When her first marriage ended in divorce in March 1152, Eleanor eluded other suitors and sent to the husband she chose, Henry, eleven years her junior, whom she married in May 1152. She served as regent for Henry in the early years of their marriage, while she was giving birth to their children, and took active control of Aquitaine in 1168, but her involvement in her sons’ revolts against their father led to her imprisonment in 1174, and it was not until Henry’s death in 1189 that she again took an active public part in the political lives of her remaining sons, Richard and John, and in negotiations for royal marriages, though she had assumed nominal control of Aquitaine from Richard in 1185.

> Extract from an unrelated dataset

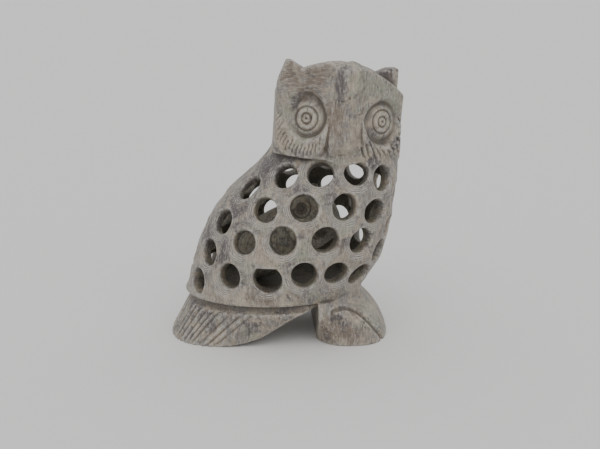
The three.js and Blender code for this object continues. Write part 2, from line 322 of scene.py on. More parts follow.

When Richard was captured by Leopold V of Austria on his return from crusade in 1193, Eleanor pressed others to work for his release and raised the ransom to free him while she exercised direct authority in the kingdom.(2) She continued to involve herself in public affairs from his release in 1194 to his death in 1199, the year she retired to the monastery of Fontevrault, “that citadel of feminine authority” (Brown, 12), but even from there she took action: she recognized Philip Augustus, king of France, as overlord of Poitou, and in turn received her son John as her vassal for the land; and she led mercenaries to Anjou to support John against adherents of her grandson Arthur.
A number of charters were issued by Eleanor, some published by M.P. Marchegay, “Chartes de Fontevraud concernant l’Aunis et la Rochelle,” Bibliothèque de l’Ecole des Chartes, 19 (1857-8).